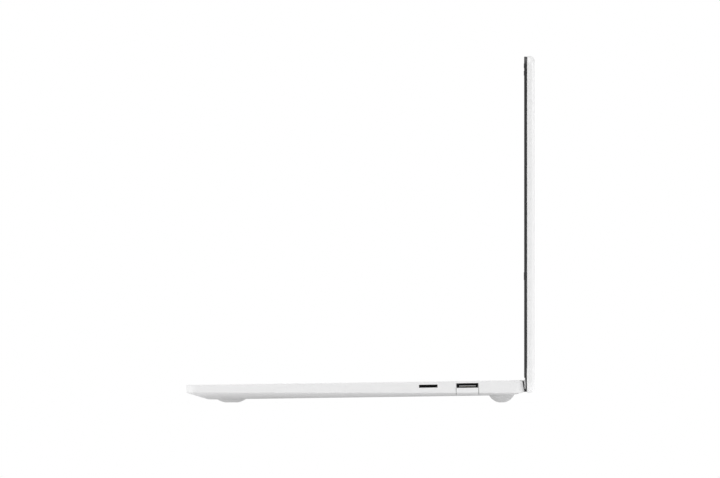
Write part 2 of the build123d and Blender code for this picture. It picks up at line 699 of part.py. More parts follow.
def display_glass():
    """Cover glass over the whole screen."""
    return upright(-glass_x, glass_x, glass_z0, glass_z1, glass_front, glass_back, 6.3)


def camera_module():
    """Camera and microphone board along the top edge."""
    board = block(-32, 32, 5.7, 6.4, 202.1, 204.2)
    lens = block(-3, 3, glass_back, 5.7, 202.1, 204.2)
    ends = [block(x - 2, x + 2, glass_back, 5.7, 202.1, 204.2) for x in (-28, 28)]
    return board + lens + ends


def display_panel():
    """The lit panel behind the glass, thicker along its lower edge where its driver board is."""
    body = block(-panel_x, panel_x, glass_back, panel_back - 0.6, panel_z0, panel_z1)
    return body + block(-panel_x + 20, panel_x - 20, panel_back - 0.6, panel_back + 0.4, panel_z0, panel_z0 + 12)


def lid_bumpers():
    """Four rubber dots that keep the closed lid off the deck."""
    dots = []
    for x, z in ((-147.5, 201.5), (147.5, 201.5), (-152.2, 70), (152.2, 70)):
        dots.append(extrude(Plane.XZ.offset(-3.95) * (Pos(x, z) * RegularPolygon(1.5, 12)), amount=-0.4))
    return Part() + dots


# ------------------------------------------------------------------ build everything
keys = key_rows()

save("top_case", top_case(), in_case)
save("bottom_cover", bottom_cover(), in_case)
save("bottom_screws", bottom_screws(), in_case)
save("front_feet", Part() + [foot(s * foot_x, foot_front_y, 12.9) for s in (-1, 1)], in_case)
save("rear_feet", Part() + [foot(s * foot_x, foot_rear_y, 8.7) for s in (-1, 1)], in_case)
save("keyboard_grid", keyboard_grid(keys), in_case)
save("keyboard_membrane", keyboard_membrane(), in_case)
save("keyboard_backplate", keyboard_backplate(), in_case)
for name, places in keys.items():
    save(name, Part() + [keycap(*place) for place in places], in_case)
save("touchpad", touchpad(), in_case)
save("touchpad_bracket", touchpad_bracket(), in_case)
save("battery_frame", battery_frame(), in_case)
save("battery_cells", battery_cells(), in_case)
save("mainboard", mainboard(), in_case)
save("mainboard_chips", mainboard_chips(), in_case)
save("fan_housing", fan_housing(), in_case)
save("fan_impeller", fan_impeller(), in_case)
save("heat_sink", heat_sink(), in_case)
save("heat_pipe", heat_pipe(), in_case)
save("ssd_module", ssd_module(), in_case)
save("wifi_card", wifi_card(), in_case)
save("speakers", speakers(), in_case)
save("io_board", io_board(), in_case)
save("usb_a_shell", usb_a_shell(), in_case)
save("usb_a_tongue", usb_a_tongue(), in_case)
save("usb_a_jaw", jaw_body(), in_case)
save("jaw_pin", jaw_pin(), in_case)
save("microsd_socket", microsd_socket(), in_case)
save("usb_c_shells", usb_c_shells(), in_case)
save("usb_c_tongues", usb_c_tongues(), in_case)
save("audio_jack", audio_jack(), in_case)
save("hinge_brackets", both_sides(hinge_bracket), in_case)

save("hinge_shafts", both_sides(hinge_shaft), in_lid)
save("hinge_arms", both_sides(hinge_arm), in_lid)
save("hinge_cover", hinge_cover(), in_lid)
save("hinge_trim", hinge_trim(), in_lid)
save("lid_shell", lid_shell(), in_lid)
save("bezel_frame", bezel_frame(), in_lid)
save("display_glass", display_glass(), in_lid)
save("display_panel", display_panel(), in_lid)
save("camera_module", camera_module(), in_lid)
save("lid_bumpers", lid_bumpers(), in_lid)
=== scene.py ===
import bpy
import json
import numpy as np
from math import atan2, cos, pi, radians, sin
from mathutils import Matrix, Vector

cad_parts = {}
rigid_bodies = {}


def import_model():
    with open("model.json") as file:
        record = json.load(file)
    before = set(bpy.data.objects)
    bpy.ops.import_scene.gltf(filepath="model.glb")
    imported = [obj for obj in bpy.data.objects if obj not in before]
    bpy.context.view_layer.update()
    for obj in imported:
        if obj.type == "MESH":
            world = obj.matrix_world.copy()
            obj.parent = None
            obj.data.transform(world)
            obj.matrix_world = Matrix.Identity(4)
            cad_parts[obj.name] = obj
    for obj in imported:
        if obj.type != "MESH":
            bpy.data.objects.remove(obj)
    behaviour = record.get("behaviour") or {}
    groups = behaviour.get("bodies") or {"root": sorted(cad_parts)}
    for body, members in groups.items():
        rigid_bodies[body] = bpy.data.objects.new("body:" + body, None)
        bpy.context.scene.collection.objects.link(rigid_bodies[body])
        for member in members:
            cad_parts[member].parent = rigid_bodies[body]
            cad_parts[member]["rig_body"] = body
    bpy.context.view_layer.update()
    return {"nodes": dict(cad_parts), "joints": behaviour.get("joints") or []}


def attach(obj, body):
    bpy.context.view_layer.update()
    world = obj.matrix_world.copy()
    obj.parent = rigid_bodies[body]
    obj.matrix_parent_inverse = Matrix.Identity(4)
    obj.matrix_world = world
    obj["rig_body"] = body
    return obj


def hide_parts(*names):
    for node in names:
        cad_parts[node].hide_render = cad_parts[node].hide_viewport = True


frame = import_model()
nodes = frame["nodes"]
joints = {joint["name"]: joint for joint in frame["joints"]}
mm, micrometre = 1e-3, 1e-6

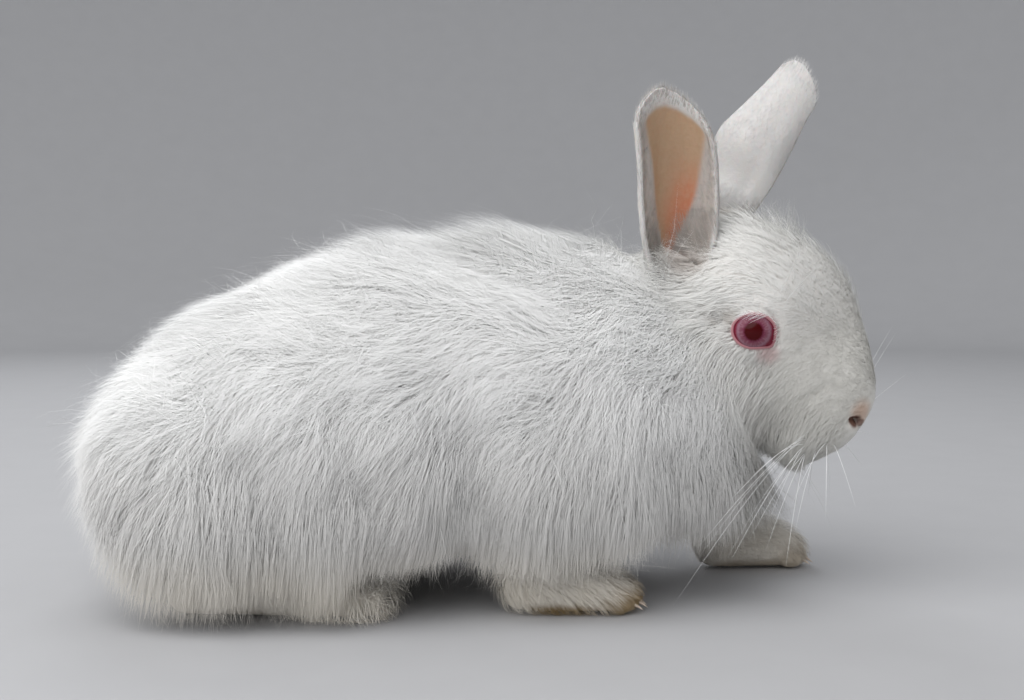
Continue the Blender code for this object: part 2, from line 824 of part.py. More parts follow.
def build():
    clear_scene()
    rabbit, cutters = collection("angora_rabbit"), collection("cutters")

    paws = {
        "foreleg_right": paw("foreleg_right", (FOREPAW_RIGHT, FORELEG_RIGHT), rabbit),
        "foreleg_left": paw("foreleg_left", (FOREPAW_LEFT, FORELEG_LEFT), rabbit),
        "hind_foot_left": paw("hind_foot_left", (HIND_FOOT,), rabbit),
        "hind_foot_right": paw("hind_foot_right", (mirrored(HIND_FOOT),), rabbit),
    }
    paw_rooms = [grown(obj, GAP, cutters) for obj in paws.values()]

    eyes = {"eye_right": eye("eye_right", -1, rabbit), "eye_left": eye("eye_left", 1, rabbit)}
    skull = head(rabbit)
    lids = collection("lids")
    for side in (-1, 1):
        lid(side, lids)
    fuse(skull, lids)
    head_room = grown(skull, GAP, cutters)
    nose_and_mouth(skull, cutters)
    for obj in eyes.values():
        boolean(skull, grown(obj, GAP, cutters), "DIFFERENCE")
    boolean(skull, throat_block("behind_throat", cutters, -1), "DIFFERENCE")
    keep_largest(skull)

    ears = {
        "ear_right": ear("ear_right", **EAR_RIGHT, where=rabbit),
        "ear_left": ear("ear_left", **EAR_LEFT, where=rabbit),
    }
    for obj in ears.values():
        boolean(obj, head_room, "DIFFERENCE")
        keep_largest(obj)

    ear_rooms = [
        ear_room("ear_right_room", **EAR_RIGHT, where=cutters),
        ear_room("ear_left_room", **EAR_LEFT, where=cutters),
    ]

    coat = coated("coat", TRUNK, cutters)
    coats = {name: link(name, coat.data.copy(), rabbit) for name in COAT_NODES}
    coats["tail"] = coated("tail", TAIL, rabbit)
    boolean(coats["neck"], throat_block("ahead_of_throat", cutters, 1), "DIFFERENCE", "MANIFOLD")
    boolean(coats["neck"], ruff_cone("ruff_inside", cutters, HALF_GAP), "DIFFERENCE", "MANIFOLD")
    boolean(coats["torso"], ruff_cone("ruff_outside", cutters, -HALF_GAP), "INTERSECT", "MANIFOLD")
    for name, operation, shift in (("tail", "INTERSECT", -HALF_GAP), ("torso", "DIFFERENCE", HALF_GAP)):
        radii = [r + shift for r in TAIL_ROOM_RADII]
        room = ellipsoid("tail_room_" + name, TAIL_ROOM_AT, radii, cutters)
        boolean(coats[name], room, operation, "MANIFOLD")
    for name, side in (("haunch_left", 1), ("haunch_right", -1)):
        room = haunch_block(name + "_room", cutters, side, HALF_GAP)
        inside = haunch_block(name + "_inside", cutters, side, -HALF_GAP)
        boolean(coats["torso"], room, "DIFFERENCE", "MANIFOLD")
        boolean(coats[name], inside, "INTERSECT", "MANIFOLD")
    for obj in coats.values():
        for room in (*paw_rooms, *ear_rooms):
            boolean(obj, room, "DIFFERENCE", "MANIFOLD")
        keep_largest(obj)

    for obj in (skull, *coats.values()):
        finish(obj, "wool" if obj is not skull else "fur")
    for obj in ears.values():
        finish(obj, "ear")
    for obj in eyes.values():
        finish(obj, "eye")
    for obj in paws.values():
        finish(obj, "paw")
    settle(list(rabbit.objects))
    for cutter in cutters.objects:
        cutter.hide_render = True
        cutter.display_type = "WIRE"


build()
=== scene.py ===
"""A young white angora rabbit: one skin under its wool and fur, with eyes, claws and whiskers."""

import math

import bpy
import numpy as np
from mathutils import Matrix, Vector
from mathutils.bvhtree import BVHTree
from mathutils.kdtree import KDTree


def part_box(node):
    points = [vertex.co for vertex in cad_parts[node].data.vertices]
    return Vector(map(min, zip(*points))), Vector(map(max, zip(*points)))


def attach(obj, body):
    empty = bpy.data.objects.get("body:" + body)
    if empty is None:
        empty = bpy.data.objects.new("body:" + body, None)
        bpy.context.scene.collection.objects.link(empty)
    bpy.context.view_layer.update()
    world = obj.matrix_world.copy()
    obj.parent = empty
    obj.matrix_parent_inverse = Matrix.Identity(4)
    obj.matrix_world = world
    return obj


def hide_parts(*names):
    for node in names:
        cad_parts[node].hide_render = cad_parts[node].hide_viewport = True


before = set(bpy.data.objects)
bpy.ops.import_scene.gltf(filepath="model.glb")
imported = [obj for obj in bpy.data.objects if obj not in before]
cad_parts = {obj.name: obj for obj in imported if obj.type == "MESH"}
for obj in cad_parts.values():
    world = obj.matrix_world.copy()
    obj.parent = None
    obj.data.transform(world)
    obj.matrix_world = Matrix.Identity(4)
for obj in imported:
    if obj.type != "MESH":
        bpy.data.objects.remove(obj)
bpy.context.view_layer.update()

MM = 0.001
HEAD_AT = np.array((81.0, -3.0, 88.0))
HEAD_PITCH = math.radians(40)
HEAD_YAW = math.radians(-12)


def middle_of(node):
    low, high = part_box(node)
    return (low + high) / 2


# The plan is in millimetres. SHIFT takes it to the frame, by the middle between the eyes.
SHIFT = np.array((middle_of("eye_left") + middle_of("eye_right")) / 2) - HEAD_AT * MM


def placed(points):
    return np.asarray(points, float) * MM + SHIFT


def in_plan(points):
    return (np.asarray(points, float) - SHIFT) / MM


def unit(vectors):
    return vectors / np.maximum(np.linalg.norm(vectors, axis=-1, keepdims=True), 1e-9)


def step(low, high, value):
    """Zero below low, one above high, and a smooth rise between."""
    t = np.clip((value - low) / (high - low), 0, 1)
    return t * t * (3 - 2 * t)


def bell(points, centre, radius):
    """One at a centre, fading to nothing within about two radii of it. The radius may differ by axis."""
    return np.exp(-(((points - np.asarray(centre, float)) / np.asarray(radius, float)) ** 2).sum(-1))


def spline(table, share):
    """Rows of a table at shares of its length, on a smooth curve through the rows."""
    table = np.asarray(table, float)
    place = np.clip(share, 0, 1) * (len(table) - 1)
    i = np.minimum(place.astype(int), len(table) - 2)
    t = (place - i)[..., None]
    a, b, c, d = (table[np.clip(i + k, 0, len(table) - 1)] for k in (-1, 0, 1, 2))
    bend, twist = 2 * a - 5 * b + 4 * c - d, 3 * b - a - 3 * c + d
    return 0.5 * (2 * b + (c - a) * t + bend * t**2 + twist * t**3)


def rounded(angle, half_width, up, down, power_up, power_down):
    """Points of a rounded section: across, and up or down."""
    c, s = np.cos(angle), np.sin(angle)
    power = np.where(s < 0, power_down, power_up)
    across = half_width * np.sign(c) * np.abs(c) ** (2 / power)
    height = np.where(s > 0, up, down) * np.sign(s) * np.abs(s) ** (2 / power)
    return across, height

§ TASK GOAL
In the listing above, locate the line with "settle(list(rabbit.objects))" and the line with "bpy.context.scene.collection.objects.link(empty)", then extract exactly those lines and every line between them, and nothing more.

§ SOLUTION FOR THIS TASK
    settle(list(rabbit.objects))
    for cutter in cutters.objects:
        cutter.hide_render = True
        cutter.display_type = "WIRE"


build()
=== scene.py ===
"""A young white angora rabbit: one skin under its wool and fur, with eyes, claws and whiskers."""

import math

import bpy
import numpy as np
from mathutils import Matrix, Vector
from mathutils.bvhtree import BVHTree
from mathutils.kdtree import KDTree


def part_box(node):
    points = [vertex.co for vertex in cad_parts[node].data.vertices]
    return Vector(map(min, zip(*points))), Vector(map(max, zip(*points)))


def attach(obj, body):
    empty = bpy.data.objects.get("body:" + body)
    if empty is None:
        empty = bpy.data.objects.new("body:" + body, None)
        bpy.context.scene.collection.objects.link(empty)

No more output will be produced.